WARDWELL, GEORGE JEFFARDS. The grandfather of the subject of this sketch was Joseph Wardwell and an early resident of Salem, Mass., and later of Rumford, Me. He served as second lieutenant in the Revolutionary army and was one of the original members of the Society of Cincinnati, a mutual benefit organization, formed by officers of the army, with General Washington at the head, who contributed one month's pay each to a fund for the benefit of destitute members. This fund descended to the oldest male heir of each member, and is still in existence. Joseph Wardwell's wife was Sarah Hemingway. They had two sons, Joseph (father of George J.) and Moses. The latter mysteriously disappeared while lying in New Orleans harbor about 1830; he had followed a seafaring life. They had also three daughters, Sarah, Mary and Jane. Sarah married Samuel Bartlett, of Rumford, Me.; Mary married Phineas Stevens of the same place, and Jane died unmarried.  Joseph H. Wardwell married Lydia Howard, of Rumford, daughter of Asa Howard, a farmer and blacksmith. They had twelve children, all but two of whom lived to maturity.

George J. Wardwell is the fourth son and fifth child in this family, and was born in Rumford September 24, 1827. His father was a mechanic and naturally desired that his sons should learn some trade. George J. was, therefore, apprenticed to his cousin, Jeremiah Ward-well, from the lime he was thirteen years old until he was sixteen. Previous to the first named year he had attended the district schools ; but he was not satisfied with his education, and having served his apprenticeship, he worked at making sleighs until he accumulated enough money to enable him to attend two fall terms at a select school and one term at Bridgeton Academy, in Bridgeton, Me. The summer of his seventeenth year he worked in a Boston coach-painting shop, which was followed by one summer in Brookline, Mass., at house painting. When he was nineteen years old he went to Lowell, Mass., and spent two years in building the woodwork of looms for the Middlesex corporation. He then, with his brother Charles, took a contract of the same corporation, covering a certain amount of work. This finished, the brothers entered into a contract to build forty broad looms for weaving shawls. After they had spent two months on this work, their shop was burned, consuming not only their partly finished stock, but their tools also. They, however, made such arrangements as enabled them to properly finish the contract. In the summer of 1850 they gathered a little material and fitted up a small wood-working shop in Hanover, Me., using the water-power on the outlet of Howard's Pond. In the fall of that year they built twenty-five sleighs for the cousin with whom George J. served as apprentice, and in the following summer they filled a contract for sash and doors for the California market. That summer their dam was carried away by a flood and rebuilt by them on a more extensive plan ; but the very next season a still more destructive flood swept away everything they had except the building itself, which was left on a sort of island. In the following year Charles removed to New Hampshire, and George J. carried on the shop another winter. It was then leased and later sold, he removing to Andover, where he kept a hotel until 1854, at the same time carrying on his former business in another shop, building furniture, etc.
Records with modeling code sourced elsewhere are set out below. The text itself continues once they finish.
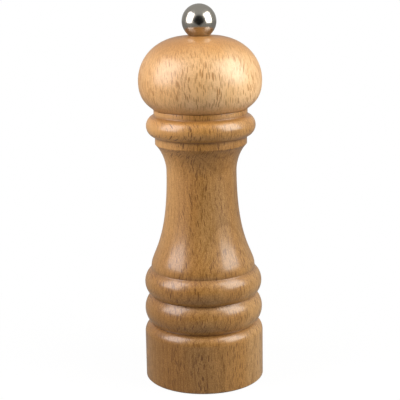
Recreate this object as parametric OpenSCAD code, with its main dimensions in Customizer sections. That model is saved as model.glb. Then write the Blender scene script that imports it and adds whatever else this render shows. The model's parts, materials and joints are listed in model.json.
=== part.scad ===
// Turned pepper mill: beech body and head, steel ball adjuster, and the burr
// mechanism in the foot. Millimetres, +Z up, origin at the middle of the foot's rim.

/* [Foot] */
// Diameter of the foot
foot_d = 64.8; // [62:0.1:72]
// Height of the foot's plain wall
foot_wall_h = 26; // [20:0.5:30]
// Chamfer on the outer edge of the rim
rim_chamfer = 0.8; // [0.3:0.1:1.5]
// Height of the quarter round above the wall
shoulder_h = 5.6; // [4:0.1:7]
// How far the quarter round swells past its chord
shoulder_swell = 1; // [0.5:0.1:1.6]

/* [Beads] */
// Diameter of the two creases below the beads
crease_d = 57.2; // [54:0.1:60]
// Height of the lower bead
lower_bead_h = 15.8; // [12:0.1:18]
// Height of the upper bead
upper_bead_h = 14.4; // [12:0.1:18]
// How far the two beads swell past their chords
bead_swell = 3.5; // [2.5:0.1:5]

/* [Waist] */
// Diameter of the flare's lip on the upper bead
lip_d = 56.2; // [54:0.1:60]
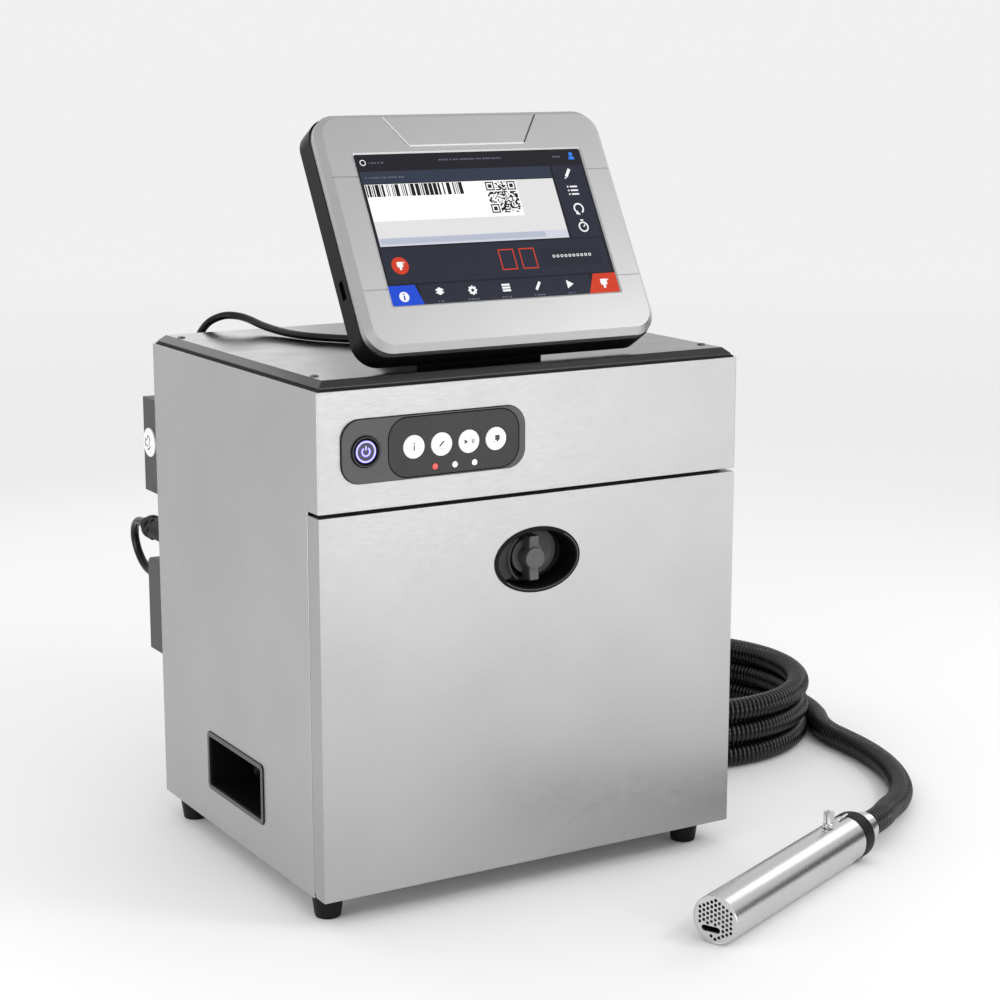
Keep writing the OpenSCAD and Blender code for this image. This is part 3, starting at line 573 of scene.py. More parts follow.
def finish_cad_nodes():
    """Gives every CAD node the look of its slot, and those named above their finished copies."""
    slots = {}
    for name, node in frame["nodes"].items():
        slots[name] = node.material_slots[0].material.name.split(".")[0]
        node.material_slots[0].material = MATERIALS[slots[name]]
    for width, names in ROLLED_EDGES.items():
        for name in names.split():
            roll_edges(name, width, slots[name])


finish_cad_nodes()


# ---- Frames and finished pieces ----

# Local X, Y and Z of a frame that looks out of each side of the cabinet
SIDES = {
    "front": ((1, 0, 0), (0, 0, 1), (0, -1, 0)),
    "back": ((-1, 0, 0), (0, 0, 1), (0, 1, 0)),
    "left": ((0, -1, 0), (0, 0, 1), (-1, 0, 0)),
    "right": ((0, 1, 0), (0, 0, 1), (1, 0, 0)),
}


def facing(side, x, y, z):
    """A frame at a point that looks out of one side of the cabinet."""
    return mm_matrix(x, y, z) @ Matrix(SIDES[side]).transposed().to_4x4()


def made(shape, name, slot, node, replaced=False, material=None, smooth_below=40):
    """Puts a piece on a CAD node's body, in the look of a record slot; it may stand for the node."""
    body = frame["nodes"][node]["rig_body"]
    piece = shape.piece(name, material or MATERIALS[slot], body, smooth_below)
    if replaced:
        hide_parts(node)


def nut(shape, across, low, high, matrix):
    """A hexagon with chamfered corners."""
    chamfer = across * 0.04
    rings = []
    for inset, z in ((chamfer, low), (0, low + chamfer), (0, high - chamfer), (chamfer, high)):
        rings.append(raised(circle(across / 2 - inset, 6), z))
    shape.loft(rings, matrix)


# ---- Operator terminal ----

# The picture's frame: its middle at the front shell's face, its Z out of the screen
TERMINAL = mm_matrix(-14, -114, 558.5) @ turned("X", 59.9)
SCREEN_W = 217.0
SCREEN_H = 135.6
GLASS = -1.0
LAYER = 0.05

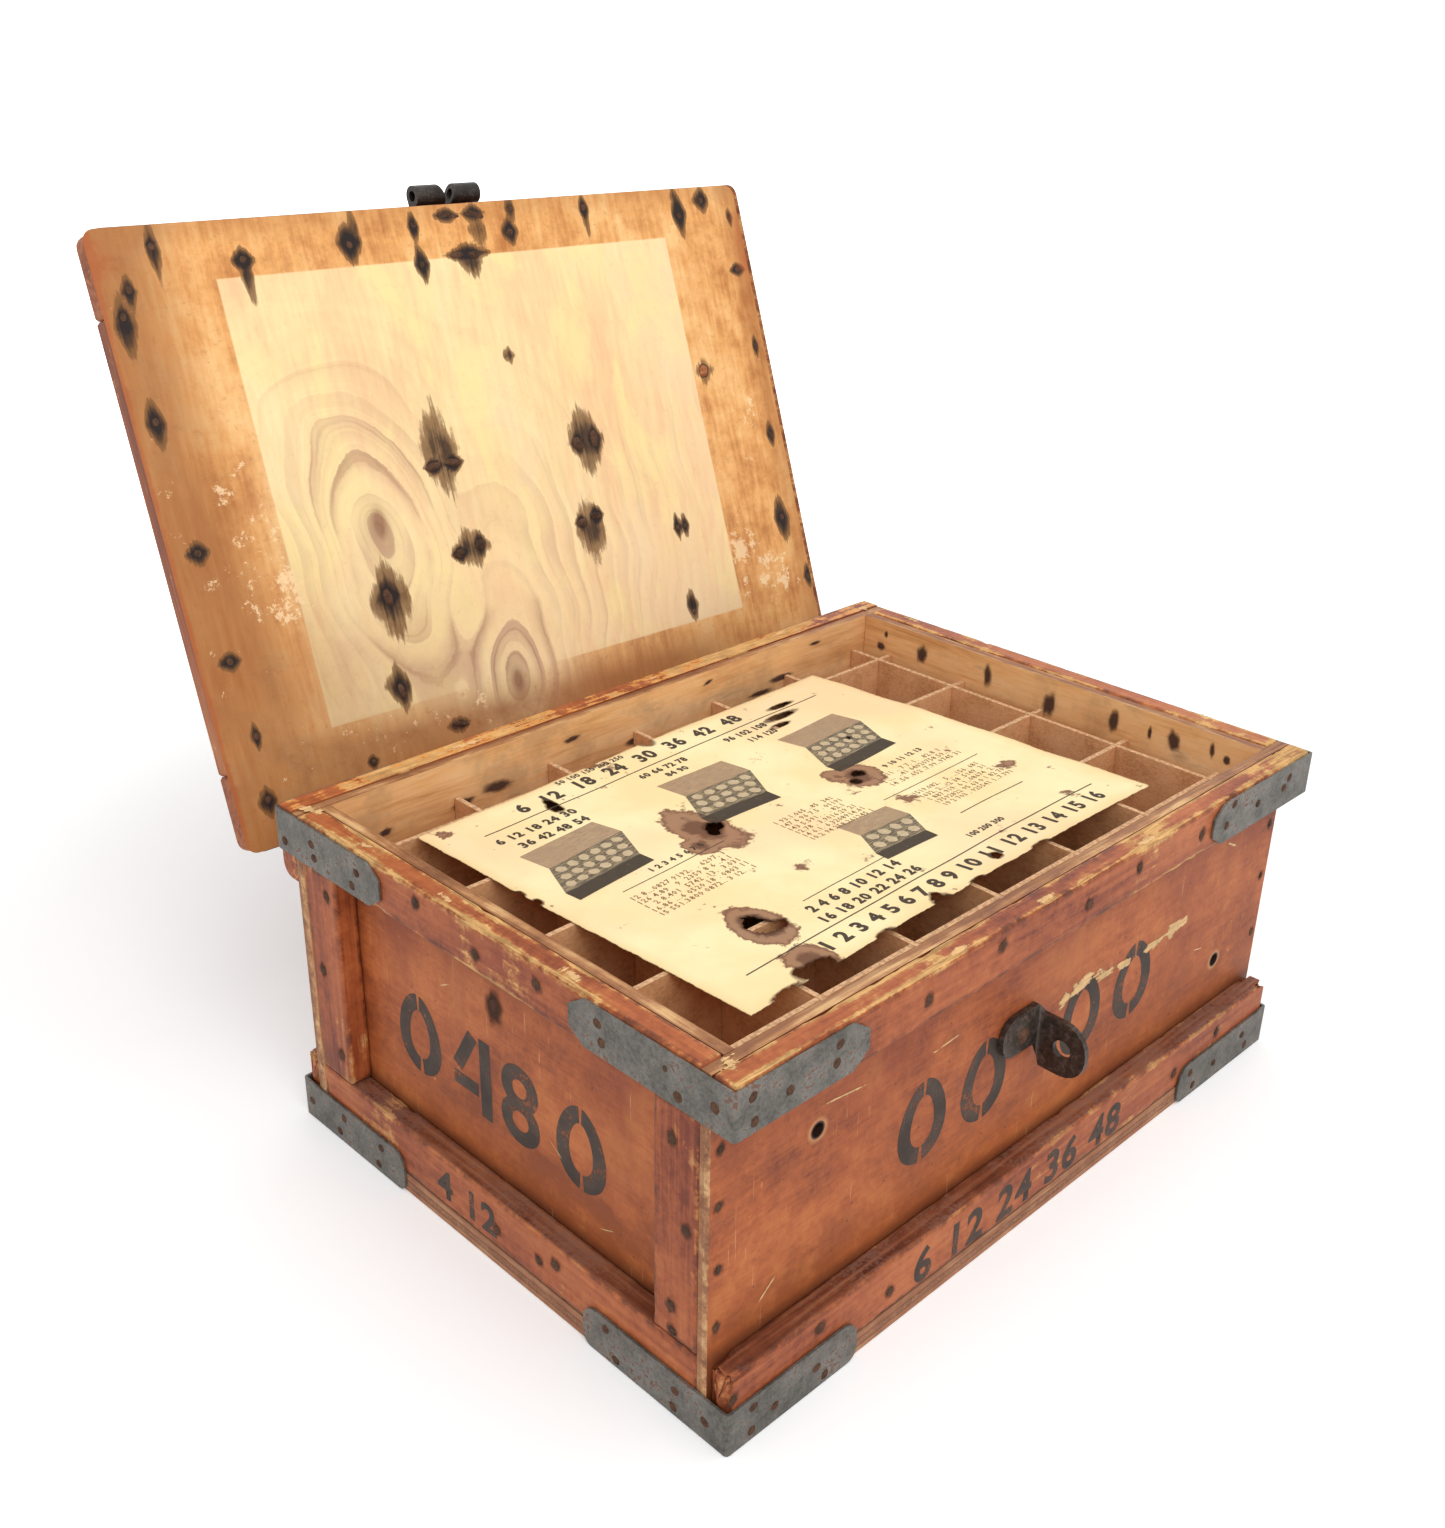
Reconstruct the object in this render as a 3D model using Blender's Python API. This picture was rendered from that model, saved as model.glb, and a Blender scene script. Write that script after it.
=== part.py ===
"""Wooden egg crate with a hinged lid, iron corners and two layers of dividers.

Units are metres, +Z is up, +X runs along the front and +Y goes to the back.
The origin is the middle of the base's underside. The lid is drawn closed, in
its own frame on the hinge's axis, and an empty swings it open.
"""

import math

import bmesh
import bpy
from mathutils import Vector

# Whole crate, measured over the wood.
crate_length = 0.3774
crate_width = 0.2744
rim_height = 0.1610

# Clearances.
gap = 0.0003
overrun = 0.0040

# Boards of the crate.
ply_thick = 0.0050
ply_drop = 0.0007
base_thick = 0.0097
rail_thick = 0.0105
top_rail_high = 0.0215
back_rail_high = 0.0340
back_rail_round = 0.0060
bottom_rail_high = 0.0250
post_wide = 0.0230
edge_round = 0.0012
ply_edge_round = 0.0004

# Two drilled holes in the front panel, from its middle and from the floor.
drilled_dia = 0.0060
drilled_left_x = -0.1349
drilled_left_z = 0.1097
drilled_right_x = 0.1495
drilled_right_z = 0.0589

# Corner irons.
iron_thick = 0.0011
iron_high = 0.0198
iron_bend = 0.0006
top_iron_drop = 0.0210
low_iron_rise = 0.0003
clip_run = 0.0080
clip_rise = 0.0055
iron_round_high = 0.0080
iron_round_low = 0.0050
top_fl_front_leg = 0.0650
top_fl_end_leg = 0.0820
top_fr_front_leg = 0.0850
top_fr_end_leg = 0.0640
top_bl_back_leg = 0.0720
top_bl_end_leg = 0.0760
top_br_back_leg = 0.0780
top_br_end_leg = 0.0700
low_fl_front_leg = 0.0690
low_fl_end_leg = 0.0780
low_fr_front_leg = 0.0790
low_fr_end_leg = 0.0680
low_bl_back_leg = 0.0700
low_bl_end_leg = 0.0780
low_br_back_leg = 0.0740
low_br_end_leg = 0.0740

# Staple on the front panel: a leg flat on the panel and a lug bent outwards.
# Its drops are measured from the rim.
staple_thick = 0.0026
staple_leg = 0.0243
staple_leg_drop = 0.0560
staple_leg_wide = 0.0190
staple_lug_out = 0.0258
staple_lug_drop = 0.0605
staple_lug_wide = 0.0255
staple_lug_x = -0.0014
staple_bend = 0.0015
staple_leg_round = 0.0085
staple_lug_round = 0.0115
staple_eye_dia = 0.0085
staple_eye_inset = 0.0113
staple_eye_drop = 0.0733

# Lid. It reaches a little past the crate's front.
lid_front_lip = 0.0011
lid_corner_round = 0.0055
lid_batten_wide = 0.0360
lid_batten_thick = 0.0107

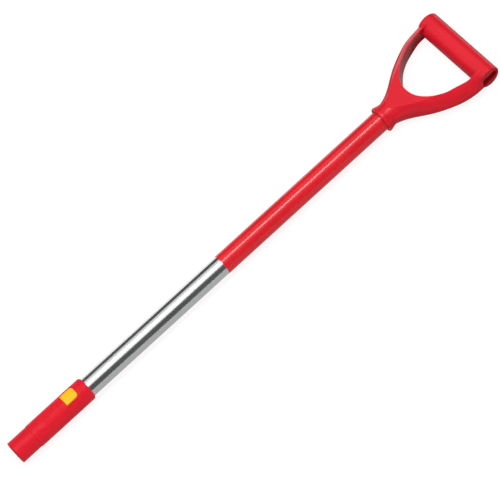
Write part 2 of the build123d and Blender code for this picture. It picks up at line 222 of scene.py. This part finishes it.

We now come to a period in his life during which was developed his strongest natural characteristic - inventive genius. This he possesses in a high degree, and, coupled with his natural and acquired taste for mechanics, has enabled him to solve several very difficult and important mechanical problems. While in Andover, in 1854, he invented the first pegging machine for making boots and shoes. It was a very ingenious piece of mechanism, each blow of its hammer piercing the hole in the leather, splitting and driving the peg. It was so cleverly constructed, as to combination of parts, that it could be carried in one's pocket, and yet would peg a woman's shoe, eight pegs to the inch, in a minute and ten seconds. It should have made him wealthy ; but as is too often the case, the man to whom he transferred a half interest for $500, being the capitalist, grew rich out of the invention, while the inventor secured little for his labor.

!n 1855 Mr. Wardwell removed to Hatley township, Stanstead county, Canada, where his wife's relatives lived. There he erected a shop and carried it on two years. He then removed to Moe's River and formed a partnership with a man who owned a water power; they manufactured furniture, sleighs, etc., for eighteen months. Mr. Wardwell then removed to Coaticook. on the line of the Grand Trunk railway, where he made his home until 1865, working at his trade and constantly experimenting on various devices.

It was while here that he experimented with a machine for sawing marble, visiting, for the purpose, many quarries, and among them the marble quarries in Rutland. The sawing machine was not successful, and after laying it aside he remained at the quarries three weeks, during which time Charles Sheldon suggested to him that he should turn his attention to a machine that would cut the channels in the rock of the quarries and save the excessive cost and slow progress of hand labor. Mr. Wardwell's natural tastes have also led him outside of his chosen occupation, and he studied deeply the sciences of geology and chemistry, and has probably the finest geological collection in the State. The degree of A. M. was conferred on him in 1885 by Middlebury College, and he is a member of both the American and the British Associations for the Advancement of Science.

Mr. Wardwell was married on the 4th of October, 1850, to Margaret Moore, of Hatley, Canada. They have had four children, the two eldest of whom were sons and died at the age of five years. The two living are George Alvin, now in Hatley, Canada, and Lizzie O., wife of Thomas Mound, of Rutland. Mrs. Wardwell died November 10, 1883, while on a visit to her friends in Hatley.